To exclude one or more marks, the following command can be used, substituting the unwanted mark.

pytest -m "not online"
pytest -m "not reddit and not authenticated"

Configuration for authenticated tests

There should be configuration file test_config.cfg in the project's root directory to be able to run the integration tests with reddit authentication. See how to create such files here. The easiest way of creating this file is copying your existing default_config.cfg file from the path stated in the previous link and renaming it to test_config.cfg Be sure that user_token key exists in test_config.cfg.


For more details, review the pytest documentation that is freely available online.

Many IDEs also provide integrated functionality to run and display the results from tests, and almost all of them support pytest in some capacity. This would be the recommended method due to the additional debugging and general capabilities.

Writing Tests

When writing tests, ensure that they follow the style guide. The BDFR uses pytest to run tests. Wherever possible, parameterise tests, even if you only have one test case. This makes it easier to expand in the future, as the ultimate goal is to have multiple test cases for every test, instead of just one.

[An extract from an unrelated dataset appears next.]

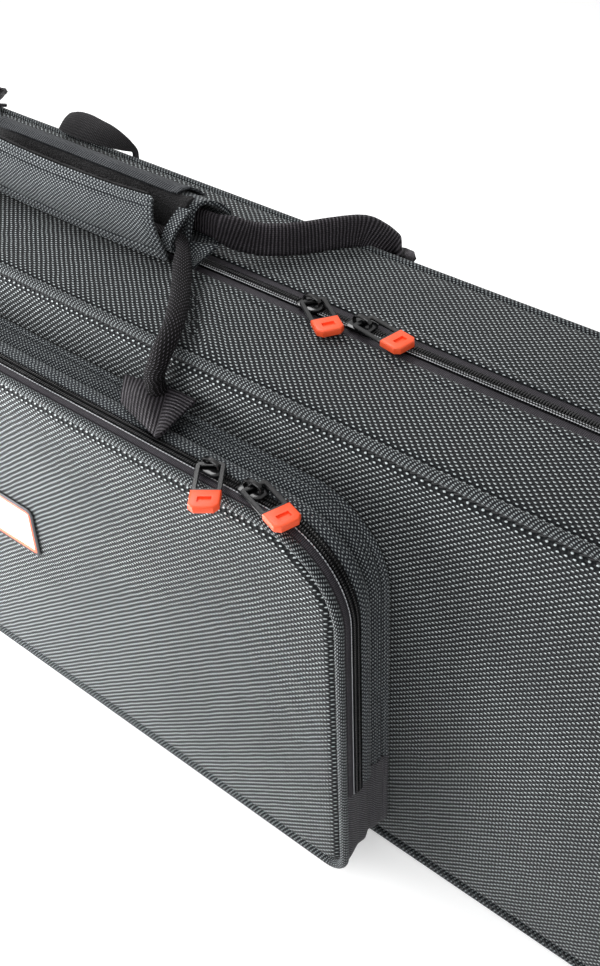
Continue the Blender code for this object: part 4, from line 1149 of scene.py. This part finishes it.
def zip_pull(name, x, y, z, width, yaw):
    """One slider on its zip, and the link and the tip that swing on a pin inside its arch."""
    plate_top, pin_above = 1.5, 1.7
    slider = moved(slider_body(name + "_runner", width), (x, y, z))
    keep(slider, name + "_slider", [name + "_slider"], BLACK_ZINC, angle=40)
    for piece, node, slot, look in (
        (pull_link(name + "_link"), name + "_pull_link", "black_metal", BLACK_ZINC),
        (pull_tip(name + "_tip"), name + "_pull_tip", "orange_rubber", ORANGE_RUBBER),
    ):
        piece.rotation_euler = (0, 0, math.radians(yaw))
        piece.location = (x * mm, y * mm, (z + plate_top + pin_above) * mm)
        pick(piece)
        bpy.ops.object.transform_apply(location=True, rotation=True)
        keep(piece, name + "_pull", [node], look, angle=40)


for name, place in SLIDERS.items():
    zip_pull(name, *place)


# Inside: velour over foam, webbing and moulded fittings

def softened(name, node, width, body, look):
    """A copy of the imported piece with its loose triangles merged, and its edges rounded as padding is."""
    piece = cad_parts[node].copy()
    piece.data = piece.data.copy()
    for key in list(piece.keys()):
        del piece[key]
    piece.parent = None
    bpy.context.scene.collection.objects.link(piece)
    piece.name = piece.data.name = name
    open_mesh(piece)
    bpy.ops.mesh.remove_doubles(threshold=0.01 * mm)
    bpy.ops.mesh.dissolve_limited(angle_limit=math.radians(3))
    bpy.ops.uv.cube_project(cube_size=1.0, correct_aspect=False)
    close_mesh()
    piece.data.uv_layers.active.name = "cloth"
    apply_modifier(piece, "BEVEL", width=width * mm, segments=3,
                   limit_method="ANGLE", angle_limit=math.radians(40))
    return keep(piece, body, [node], look, angle=40)


# How far the edges of padding, webbing and moulded plastic are rounded
PADDED_EDGE, WEBBING_EDGE, MOULDED_EDGE = 2.5, 0.7, 0.8


def inside():
    """The linings, the neck rest and strap, the bows' sleeves and clips, and the board of both shells."""
    for name, node, body in (
        ("base_insert", "base_lining", "base"),
        ("lid_padding", "lid_lining", "lid"),
        ("neck_rest", "neck_cradle", "base"),
    ):
        softened(name, node, PADDED_EDGE, body, PLUSH)
    softened("neck_band", "neck_strap", WEBBING_EDGE, "neck_strap", PLAIN_NYLON)
    for level in ("lower", "upper"):
        softened(level + "_bow_pocket", level + "_bow_sleeve", WEBBING_EDGE, "lid", PLAIN_NYLON)
        softened(level + "_bow_button", level + "_bow_clip", MOULDED_EDGE, level + "_clip",
                 BLACK_ABS)
    for node in ("lid_shell", "base_shell"):
        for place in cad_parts[node].material_slots:
            place.material = SHELL_BOARD


inside()


# Stage, lights and camera

def seen_directly(tree):
    """1 for rays from the camera, in mirrors and through glass, and 0 for those that light the case."""
    path = add(tree, "ShaderNodeLightPath").outputs
    seen = add(tree, MATH, {0: path["Is Camera Ray"], 1: path["Is Glossy Ray"]}, operation="MAXIMUM")
    seen = add(tree, MATH, {0: seen.outputs[0], 1: path["Is Transmission Ray"]}, operation="MAXIMUM")
    return seen.outputs[0]


def stage():
    """A white paper floor that glows a little where it is seen, and a white studio round it."""
    bpy.ops.mesh.primitive_plane_add(size=12, location=(0, 0, -0.0005))
    floor = bpy.context.object
    floor.name = "floor"
    look, tree, shader = new_look("white_paper_sweep")
    shader.inputs["Base Color"].default_value = srgb("#f4f4f4")
    shader.inputs["Roughness"].default_value = 0.9
    faint = add(tree, MATH, {0: seen_directly(tree), 1: 0.35}, operation="MULTIPLY")
    glow = add(tree, "ShaderNodeEmission", {"Color": (1, 1, 1, 1), "Strength": faint.outputs[0]})
    lit = add(tree, "ShaderNodeAddShader", {0: shader.outputs[0], 1: glow.outputs[0]})
    tree.links.new(lit.outputs[0], tree.nodes["Material Output"].inputs["Surface"])
    floor.data.materials.append(look)
    world = bpy.data.worlds.new("studio")
    bpy.context.scene.world = world
    world.use_nodes = True
    tree = world.node_tree
    shader = tree.nodes["Background"]
    shader.inputs["Color"].default_value = (1, 1, 1, 1)
    bright = add(tree, RANGE, {0: seen_directly(tree), 3: 0.38, 4: 1.0})
    tree.links.new(bright.outputs[0], shader.inputs["Strength"])


def softbox(name, place, target, size, power):
    bpy.ops.object.light_add(type="AREA", location=place)
    lamp = bpy.context.object
    lamp.name = name
    lamp.data.shape = "RECTANGLE"
    lamp.data.size, lamp.data.size_y = size
    lamp.data.energy = power
    lamp.rotation_euler = (Vector(target) - Vector(place)).to_track_quat("-Z", "Y").to_euler()


def camera():
    bpy.ops.object.camera_add(location=(0.4888, -0.3609, 0.5891))
    eye = bpy.context.object
    looking_down, turned = 34.315, 37.105
    eye.rotation_euler = (math.radians(90 - looking_down), 0, math.radians(turned))
    eye.data.lens = 45.0
    eye.data.sensor_width = 36
    eye.data.shift_x = -0.0778
    eye.data.shift_y = -0.1436
    eye.data.clip_start = 0.01
    bpy.context.scene.camera = eye


stage()
softbox("key", (-0.3, -0.4, 0.16), (-0.02, -0.1, 0.08), size=(0.35, 0.3), power=6.5)
softbox("floor_wash", (0.1, -0.9, 1.2), (0.15, -0.6, 0), size=(1.0, 0.8), power=8)
softbox("top", (-0.7, 0.25, 1.35), (0.1, 0, 0.2), size=(0.8, 0.6), power=14)
softbox("fill", (1.6, -0.6, 0.9), (0, 0, 0.1), size=(0.8, 0.8), power=3)
camera()
bpy.context.scene.view_settings.view_transform = "Standard"

for guide in GUIDES:
    bpy.data.objects.remove(guide)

If required, use of mocks is expected to simplify tests and reduce the resources or complexity required. Tests should be as small as possible and test as small a part of the code as possible. Comprehensive or integration tests are run with the click framework and are located in their own file.

It is also expected that new tests be classified correctly with the marks described above i.e. if a test accesses Reddit through a reddit_instance object, it must be given the reddit mark. If it requires an authenticated Reddit instance, then it must have the authenticated mark.